Tuesday, December 2, 2008

Butternut Squash and Apple Soup

Tis the season to be jolly, and by jolly I mean full of heavy holiday dishes. I hope everyone survived Thanksgiving. I, for one, filled up on appetizers and now, while everyone else is begrudgingly finishing up their leftovers, I wish I had had more turkey.

So, now we look toward the next set of holidays, gearing up for more big meals. What is your family's traditional holiday feast? Although I grew up Jewish, I also celebrated Christmas on my father's side. His mother, a traditional Italian, made lasagna and meatballs for Christmas dinner. While basic, I look forward to it every year!

Even though it is now officially December, I'm not quite ready to give up on Fall yet, and there is probably not much time to make another one of my favorite dishes, so I will happily share it with you. Butternut squash and apple soup, recipe courtesy of Ina Garten, the Barefoot Contessa.

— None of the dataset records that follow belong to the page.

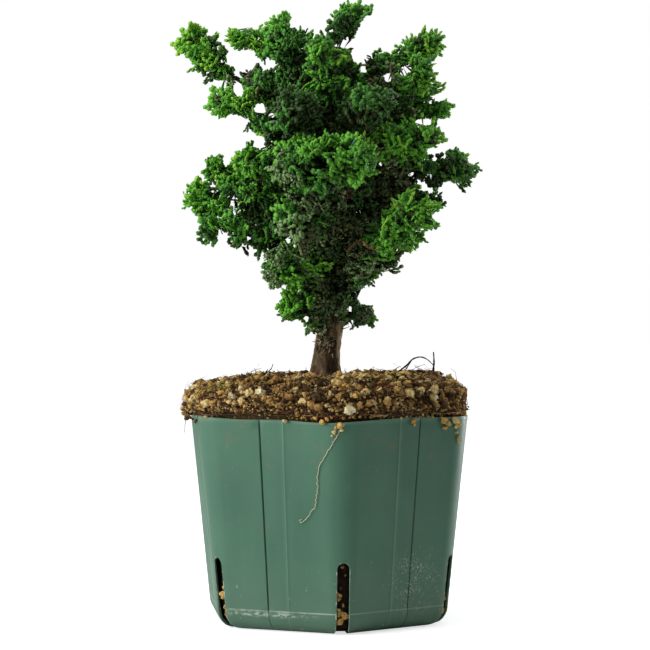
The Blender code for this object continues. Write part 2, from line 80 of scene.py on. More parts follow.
# A large softbox stands at the front left, weaker ones at the right, behind and above, over a white sweep.
# What the camera sees behind the plant is plain white, and a dimmer sky fills the shadows.
SOFTBOXES = {
    "key_softbox": ((-1010, -400, 470), 620, 12.2),
    "fill_softbox": ((960, -330, 300), 520, 0.4),
    "overhead_softbox": ((-80, -60, 900), 700, 4.6),
    "rim_softbox": ((760, 540, 180), 420, 6.0),
}  # place, size and power
SOFTBOX_AIM = (0, 0, 130)
WHITE = (1, 1, 1)
SKY_FILL = 0.06
FLOOR_COLOUR = (0.78, 0.78, 0.78)
FLOOR_HALF = 6000
FLOOR_GLOW = (0.66, 0.95)  # by the pot and far from it
FLOOR_FADE = (0.12, 0.7)  # metres

for name, (place, size, power) in SOFTBOXES.items():
    light = bpy.data.lights.new(name, "AREA")
    light.shape = "SQUARE"
    light.size = size * MM
    light.energy = power
    lamp = bpy.data.objects.new(name, light)
    lamp.location = Vector(place) * MM
    lamp.rotation_euler = (Vector(SOFTBOX_AIM) - Vector(place)).to_track_quat("-Z", "Y").to_euler()
    bpy.context.scene.collection.objects.link(lamp)


def node(tree, kind, inputs=None, **settings):
    """Adds one shader node. An input is a plain value, a colour of three, or the socket that feeds it."""
    made = tree.nodes.new(kind)
    for name, value in settings.items():
        setattr(made, name, value)
    for name, value in (inputs or {}).items():
        socket = made.inputs[name]
        if isinstance(value, bpy.types.NodeSocket):
            tree.links.new(value, socket)
        else:
            socket.default_value = (*value, 1) if socket.type == "RGBA" else value
    return made


def combine(tree, operation, *values):
    """Values and masks taken together one after another, each time kept between 0 and 1."""
    result = values[0]
    for value in values[1:]:
        made = node(tree, "ShaderNodeMath", {0: result, 1: value}, operation=operation, use_clamp=True)
        result = made.outputs["Value"]
    return result


def ramp(tree, value, start, end, low, high):
    """A value that goes from low to high while another goes from start to end."""
    limits = {"Value": value, "From Min": start, "From Max": end, "To Min": low, "To Max": high}
    return node(tree, "ShaderNodeMapRange", limits, clamp=True).outputs["Result"]


def plain_finish(name, colour, roughness, specular):
    """A material of one colour, with its shader and its tree for anything more."""
    made = bpy.data.materials.new(name)
    made.use_nodes = True
    tree = made.node_tree
    shader = tree.nodes["Principled BSDF"]
    shader.inputs["Base Color"].default_value = (*colour, 1)
    shader.inputs["Roughness"].default_value = roughness
    shader.inputs["Specular IOR Level"].default_value = specular
    return made, shader, tree


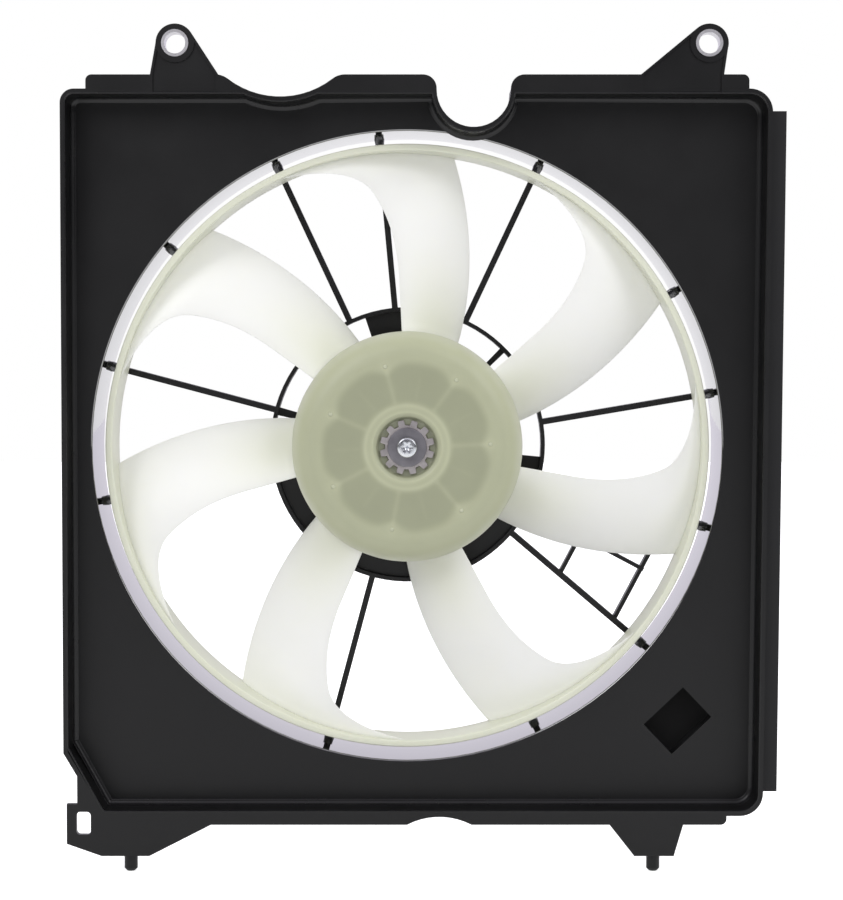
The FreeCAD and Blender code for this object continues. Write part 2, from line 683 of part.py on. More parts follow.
def add_feet(body):
    """Adds the two lower feet with their shelves, webs and pins, and the slotted tab."""
    deep = "-tray_bottom + wall"
    left = facing(body, "left_foot_outline", "0")
    loop(left, [
        ("-left_foot_inner", "-flange_bottom"),
        ("-left_foot_toe", "-foot_bottom"),
        ("-left_foot_heel", "-foot_bottom"),
        ("-tab_left", "-tab_bottom"),
        ("-tab_left", "-tab_top"),
        ("-tab_neck", "-tab_top"),
        ("-tab_neck", "-tab_neck_top"),
        ("-tray_left + 2 * cut_width", "-tab_neck_top"),
        ("-left_foot_inner", deep),
    ])
    pad(body, "left_foot", left, "foot_skin")
    right = facing(body, "right_foot_outline", "0")
    loop(right, [
        ("right_foot_inner", "-flange_bottom"),
        ("right_foot_toe", "-foot_bottom"),
        ("right_foot_heel", "-foot_bottom"),
        ("right_foot_outer", "-flange_bottom"),
        ("right_foot_outer", deep),
        ("right_foot_inner", deep),
    ])
    pad(body, "right_foot", right, "foot_skin")
    for side, toe, heel in (("left", "-left_foot_toe", "-left_foot_heel"),
                            ("right", "right_foot_toe", "right_foot_heel")):
        pin = side + "_pin_x"
        shelf = facing(body, side + "_shelf_outline", "0")
        loop(shelf, rectangle(toe, heel, "-foot_bottom", "-foot_bottom + wall"))
        pad(body, side + "_shelf", shelf, "foot_shelf")
        webs = facing(body, side + "_web_outline", "0")
        for way in (-1, 1):
            middle = "%s + %d * (pin_radius + foot_web / 2)" % (pin, way)
            loop(webs, rectangle(middle + " - foot_web / 2", middle + " + foot_web / 2",
                                 "-foot_bottom + wall / 2", "-tray_bottom + wall / 2"))
        pad(body, side + "_webs", webs, "foot_shelf")
        post = plane_sketch(body, side + "_pin_outline", "XY_Plane", "-foot_bottom - pin_length")
        circle(post, pin, "pin_y", "pin_radius")
        lower = pad(body, side + "_pin", post, "pin_length + wall / 2")
        lower.Reversed = False
    tip_level = value("-foot_bottom - pin_length")
    dressed("Chamfer", body, "pin_tips", "pin_tip", lambda edge: on_level(edge, tip_level))
    slot = facing(body, "slot_outline", "0")
    loop(slot, rectangle("slot_x - slot_width / 2", "slot_x + slot_width / 2",
                         "slot_z - slot_height / 2", "slot_z + slot_height / 2"))
    pocket(body, "slot", slot, "foot_skin")
    sides = ("slot_x - slot_width / 2", "slot_x + slot_width / 2")
    ends = ("slot_z - slot_height / 2", "slot_z + slot_height / 2")
    round_corners(body, "slot_round", "slot_corner", [(x, z) for x in sides for z in ends])


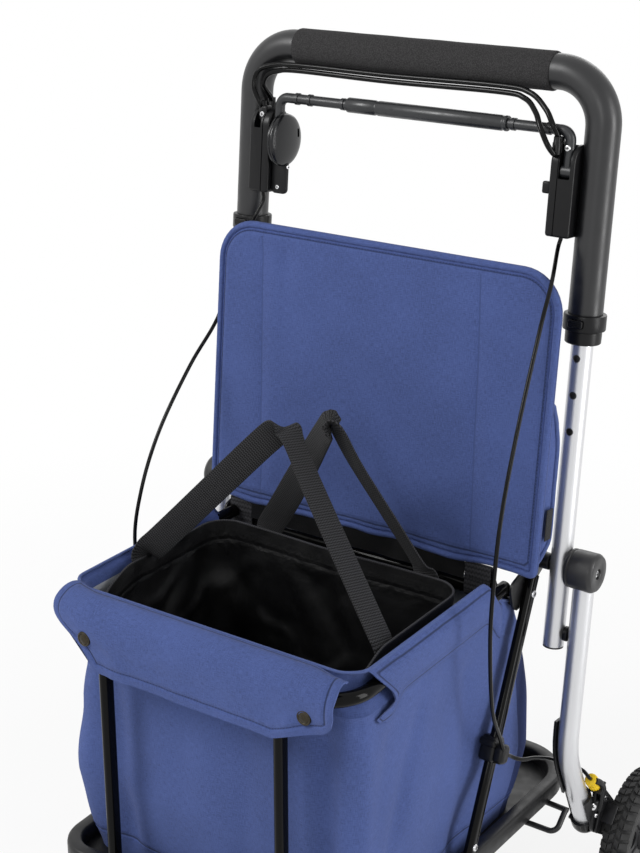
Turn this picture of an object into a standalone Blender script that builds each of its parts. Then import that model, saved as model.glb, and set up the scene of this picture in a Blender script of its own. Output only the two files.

Butternut Squash and Apple Soup
  • 2 tablespoons unsalted butter
  • 2 tablespoons good olive oil
  • 4 cups chopped yellow onions (3 large)
  • 2 tablespoons mild curry powder
  • 5 pounds butternut squash (2 large)
  • 1 1/2 pounds sweet apples, such as McIntosh (4 apples)
  • 2 teaspoons kosher salt
  • 1/2 teaspoon freshly ground black pepper
  • 2 cups water
  • 2 cups good apple cider or juice

Warm the butter, olive oil, onions, and curry powder in a large stockpot uncovered over low heat for 15 to 20 minutes, until the onions are tender. Stir occasionally, scraping the bottom of the pot.

Peel the squash, cut in half, and remove the seeds. Cut the squash into chunks. Peel, quarter, and core the apples. Cut into chunks.

Add the squash, apples, salt, pepper, and 2 cups of water to the pot. Bring to a boil, cover, and cook over low heat for 30 to 40 minutes, until the squash and apples are very soft. Process the soup through a food mill fitted with a large blade, or puree it coarsely in the bowl of a food processor fitted with a steel blade.

Pour the soup back into the pot. Add the apple cider or juice and enough water to make the soup the consistency you like; it should be slightly sweet and quite thick. Check the salt and pepper and serve hot.